[Scripts that build objects]
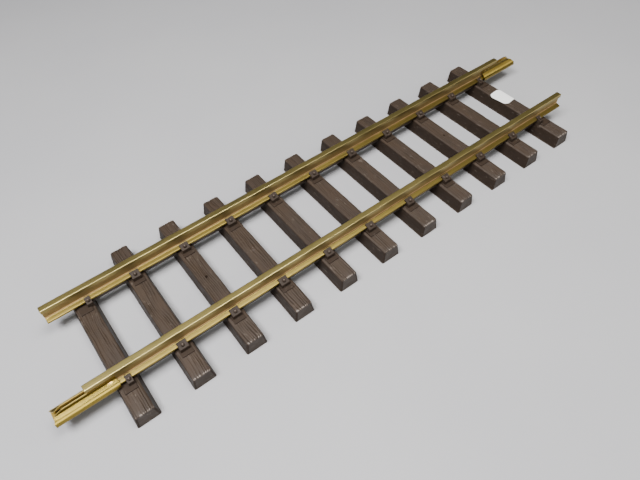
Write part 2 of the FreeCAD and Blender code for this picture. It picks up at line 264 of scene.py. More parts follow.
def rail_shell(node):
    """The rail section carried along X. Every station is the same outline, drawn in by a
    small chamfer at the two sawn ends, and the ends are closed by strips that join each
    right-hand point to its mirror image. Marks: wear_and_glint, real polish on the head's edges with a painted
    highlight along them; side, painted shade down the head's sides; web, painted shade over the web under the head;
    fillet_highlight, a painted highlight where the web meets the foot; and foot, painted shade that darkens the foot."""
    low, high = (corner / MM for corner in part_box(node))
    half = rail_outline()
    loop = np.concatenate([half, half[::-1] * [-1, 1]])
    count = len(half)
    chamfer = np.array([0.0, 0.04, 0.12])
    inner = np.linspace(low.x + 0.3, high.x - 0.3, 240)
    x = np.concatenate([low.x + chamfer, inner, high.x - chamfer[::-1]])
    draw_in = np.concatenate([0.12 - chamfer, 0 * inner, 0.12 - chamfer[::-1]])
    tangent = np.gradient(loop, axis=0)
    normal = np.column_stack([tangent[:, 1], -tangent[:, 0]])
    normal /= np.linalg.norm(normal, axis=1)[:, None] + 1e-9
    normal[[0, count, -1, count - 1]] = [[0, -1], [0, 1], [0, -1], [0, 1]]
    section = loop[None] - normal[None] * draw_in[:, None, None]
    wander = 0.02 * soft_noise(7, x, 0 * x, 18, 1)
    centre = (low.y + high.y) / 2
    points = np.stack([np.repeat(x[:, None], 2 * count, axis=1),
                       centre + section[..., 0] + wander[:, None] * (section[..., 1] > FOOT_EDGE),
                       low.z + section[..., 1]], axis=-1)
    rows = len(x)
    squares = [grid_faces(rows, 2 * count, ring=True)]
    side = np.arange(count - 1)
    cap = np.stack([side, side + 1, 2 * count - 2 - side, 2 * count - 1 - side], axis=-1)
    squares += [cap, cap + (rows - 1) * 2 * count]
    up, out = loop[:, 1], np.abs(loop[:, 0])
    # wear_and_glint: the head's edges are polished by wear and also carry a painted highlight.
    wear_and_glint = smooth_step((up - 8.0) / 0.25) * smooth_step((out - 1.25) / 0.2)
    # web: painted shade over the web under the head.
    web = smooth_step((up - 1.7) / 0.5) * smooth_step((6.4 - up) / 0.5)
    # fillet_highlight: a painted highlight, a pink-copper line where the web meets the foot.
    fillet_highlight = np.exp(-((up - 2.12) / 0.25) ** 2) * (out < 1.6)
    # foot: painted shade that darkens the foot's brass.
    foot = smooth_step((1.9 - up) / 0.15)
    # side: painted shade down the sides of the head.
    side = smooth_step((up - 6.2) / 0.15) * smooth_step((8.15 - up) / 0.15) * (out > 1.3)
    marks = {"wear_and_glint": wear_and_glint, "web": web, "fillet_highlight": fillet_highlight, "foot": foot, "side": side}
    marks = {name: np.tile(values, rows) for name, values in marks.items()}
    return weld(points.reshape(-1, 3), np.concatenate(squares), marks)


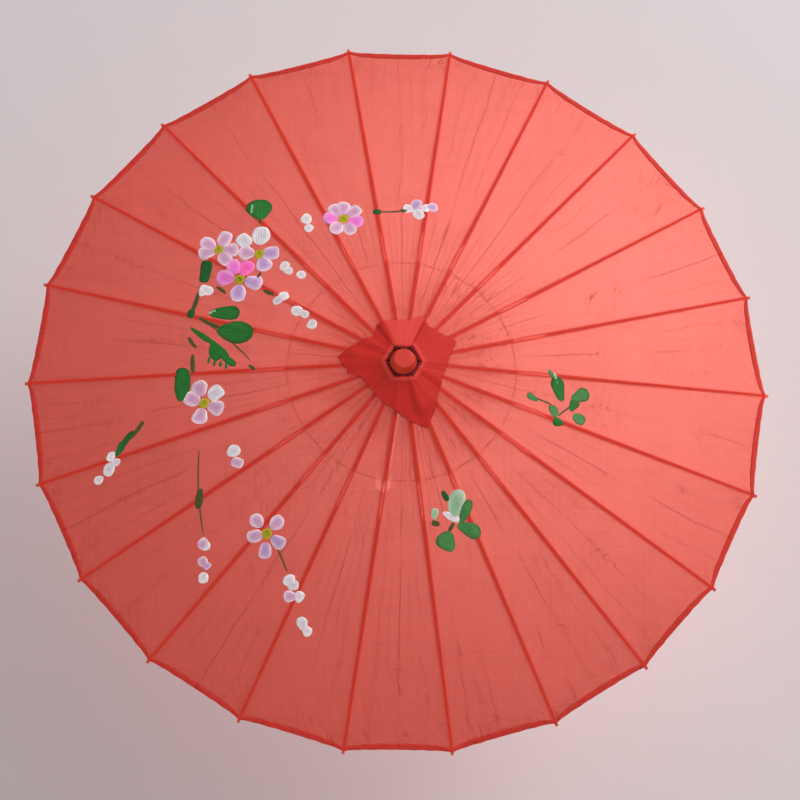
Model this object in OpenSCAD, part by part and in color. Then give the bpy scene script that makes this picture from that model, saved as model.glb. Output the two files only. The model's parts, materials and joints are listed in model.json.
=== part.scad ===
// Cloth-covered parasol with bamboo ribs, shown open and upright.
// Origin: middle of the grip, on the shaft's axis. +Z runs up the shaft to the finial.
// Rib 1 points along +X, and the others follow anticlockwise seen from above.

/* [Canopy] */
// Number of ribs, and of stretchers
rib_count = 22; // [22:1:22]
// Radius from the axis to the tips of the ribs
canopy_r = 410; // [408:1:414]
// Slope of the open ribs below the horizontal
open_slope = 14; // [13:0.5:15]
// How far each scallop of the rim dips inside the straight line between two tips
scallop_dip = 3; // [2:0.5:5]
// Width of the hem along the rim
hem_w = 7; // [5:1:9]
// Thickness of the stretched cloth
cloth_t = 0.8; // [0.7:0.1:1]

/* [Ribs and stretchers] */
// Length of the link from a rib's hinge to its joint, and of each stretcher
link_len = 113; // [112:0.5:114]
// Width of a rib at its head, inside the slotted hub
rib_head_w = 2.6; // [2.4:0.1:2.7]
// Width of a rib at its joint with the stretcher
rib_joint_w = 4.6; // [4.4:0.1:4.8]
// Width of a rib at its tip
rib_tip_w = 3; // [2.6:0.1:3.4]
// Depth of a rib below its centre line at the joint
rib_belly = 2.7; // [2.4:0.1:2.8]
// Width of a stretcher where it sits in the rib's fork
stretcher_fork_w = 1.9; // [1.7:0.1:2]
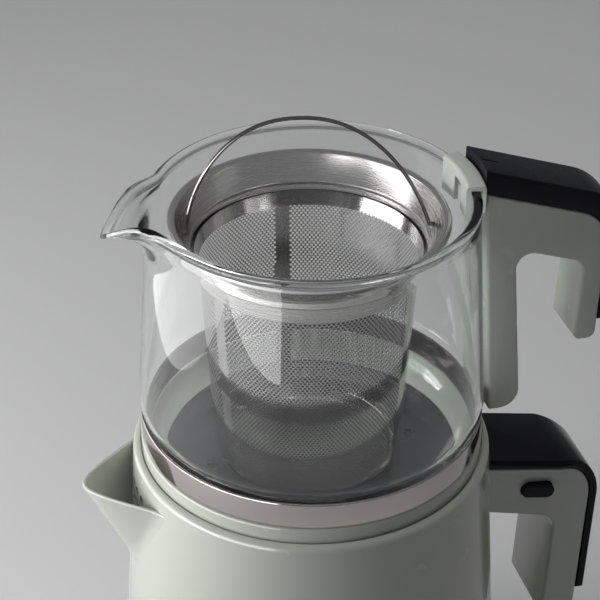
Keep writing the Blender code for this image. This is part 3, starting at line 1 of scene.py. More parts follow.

▸ **TASK INSTRUCTIONS**: Everything from the line with "Model this object" through the line with "seen from above.", both ends included, should be repeated exactly; nothing else should appear.

▸ **THE SOLUTION**:
Model this object in OpenSCAD, part by part and in color. Then give the bpy scene script that makes this picture from that model, saved as model.glb. Output the two files only. The model's parts, materials and joints are listed in model.json.
=== part.scad ===
// Cloth-covered parasol with bamboo ribs, shown open and upright.
// Origin: middle of the grip, on the shaft's axis. +Z runs up the shaft to the finial.
// Rib 1 points along +X, and the others follow anticlockwise seen from above.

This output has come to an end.